What you need to do » Exactly the lines from the start of the data through the line containing "return slab(arc(y, z, r, 0, 351, 39), x0, x1, 0.01, across)" should be output, with both ends kept and nothing added.

Source material »
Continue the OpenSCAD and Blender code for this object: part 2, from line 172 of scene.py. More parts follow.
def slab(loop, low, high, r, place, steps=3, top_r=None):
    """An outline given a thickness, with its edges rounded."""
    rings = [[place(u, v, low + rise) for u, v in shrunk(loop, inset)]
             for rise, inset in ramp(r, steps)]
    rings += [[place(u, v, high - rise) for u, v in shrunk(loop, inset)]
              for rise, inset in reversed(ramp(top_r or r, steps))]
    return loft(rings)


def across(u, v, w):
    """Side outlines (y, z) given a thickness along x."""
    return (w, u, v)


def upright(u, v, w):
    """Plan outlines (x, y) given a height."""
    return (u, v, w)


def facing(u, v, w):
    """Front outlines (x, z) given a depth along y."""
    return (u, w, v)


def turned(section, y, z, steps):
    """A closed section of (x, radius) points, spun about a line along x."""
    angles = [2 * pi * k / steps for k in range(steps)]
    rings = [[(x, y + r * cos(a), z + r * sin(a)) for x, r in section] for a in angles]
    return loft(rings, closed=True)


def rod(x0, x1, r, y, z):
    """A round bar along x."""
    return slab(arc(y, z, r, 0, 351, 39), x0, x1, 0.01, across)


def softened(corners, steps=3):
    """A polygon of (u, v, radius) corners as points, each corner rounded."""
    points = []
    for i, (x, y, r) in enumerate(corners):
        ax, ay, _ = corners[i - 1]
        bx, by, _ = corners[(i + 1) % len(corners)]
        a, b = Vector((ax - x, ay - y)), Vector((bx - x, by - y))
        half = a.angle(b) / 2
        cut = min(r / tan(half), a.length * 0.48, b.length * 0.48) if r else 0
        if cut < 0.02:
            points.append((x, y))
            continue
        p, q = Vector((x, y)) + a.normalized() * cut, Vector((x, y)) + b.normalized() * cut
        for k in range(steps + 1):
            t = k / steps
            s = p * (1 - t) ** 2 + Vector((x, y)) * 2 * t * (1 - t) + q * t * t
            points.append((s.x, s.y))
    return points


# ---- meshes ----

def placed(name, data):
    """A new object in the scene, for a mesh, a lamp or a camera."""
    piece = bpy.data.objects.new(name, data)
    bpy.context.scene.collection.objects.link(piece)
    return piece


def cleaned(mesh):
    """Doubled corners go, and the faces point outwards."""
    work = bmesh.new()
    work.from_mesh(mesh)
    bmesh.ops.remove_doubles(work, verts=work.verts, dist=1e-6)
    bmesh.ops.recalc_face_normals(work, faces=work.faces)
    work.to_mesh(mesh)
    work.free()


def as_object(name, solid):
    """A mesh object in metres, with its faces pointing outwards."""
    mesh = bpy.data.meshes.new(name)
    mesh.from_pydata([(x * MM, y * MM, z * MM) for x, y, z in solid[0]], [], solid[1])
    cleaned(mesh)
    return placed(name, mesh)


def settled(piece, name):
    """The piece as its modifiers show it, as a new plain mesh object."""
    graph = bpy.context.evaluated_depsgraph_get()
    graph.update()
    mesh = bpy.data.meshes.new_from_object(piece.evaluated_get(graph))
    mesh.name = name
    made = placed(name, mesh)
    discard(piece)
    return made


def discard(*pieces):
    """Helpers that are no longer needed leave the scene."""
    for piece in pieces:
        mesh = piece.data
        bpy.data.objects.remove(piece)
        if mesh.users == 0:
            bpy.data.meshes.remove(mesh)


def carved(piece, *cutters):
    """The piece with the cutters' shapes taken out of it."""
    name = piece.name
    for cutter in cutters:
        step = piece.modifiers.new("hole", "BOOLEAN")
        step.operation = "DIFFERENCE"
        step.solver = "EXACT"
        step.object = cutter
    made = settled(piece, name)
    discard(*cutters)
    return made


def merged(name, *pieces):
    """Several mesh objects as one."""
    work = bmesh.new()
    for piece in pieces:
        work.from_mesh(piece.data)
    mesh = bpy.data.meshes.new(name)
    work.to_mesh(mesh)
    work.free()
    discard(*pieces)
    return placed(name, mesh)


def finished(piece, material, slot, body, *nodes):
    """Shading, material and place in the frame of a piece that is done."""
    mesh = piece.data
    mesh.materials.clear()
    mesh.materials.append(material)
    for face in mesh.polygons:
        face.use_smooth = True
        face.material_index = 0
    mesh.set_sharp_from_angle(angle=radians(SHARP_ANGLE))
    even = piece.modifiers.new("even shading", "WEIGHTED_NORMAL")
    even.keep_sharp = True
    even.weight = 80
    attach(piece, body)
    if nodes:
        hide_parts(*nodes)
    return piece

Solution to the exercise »
Continue the OpenSCAD and Blender code for this object: part 2, from line 172 of scene.py. More parts follow.
def slab(loop, low, high, r, place, steps=3, top_r=None):
    """An outline given a thickness, with its edges rounded."""
    rings = [[place(u, v, low + rise) for u, v in shrunk(loop, inset)]
             for rise, inset in ramp(r, steps)]
    rings += [[place(u, v, high - rise) for u, v in shrunk(loop, inset)]
              for rise, inset in reversed(ramp(top_r or r, steps))]
    return loft(rings)


def across(u, v, w):
    """Side outlines (y, z) given a thickness along x."""
    return (w, u, v)


def upright(u, v, w):
    """Plan outlines (x, y) given a height."""
    return (u, v, w)


def facing(u, v, w):
    """Front outlines (x, z) given a depth along y."""
    return (u, w, v)


def turned(section, y, z, steps):
    """A closed section of (x, radius) points, spun about a line along x."""
    angles = [2 * pi * k / steps for k in range(steps)]
    rings = [[(x, y + r * cos(a), z + r * sin(a)) for x, r in section] for a in angles]
    return loft(rings, closed=True)


def rod(x0, x1, r, y, z):
    """A round bar along x."""
    return slab(arc(y, z, r, 0, 351, 39), x0, x1, 0.01, across)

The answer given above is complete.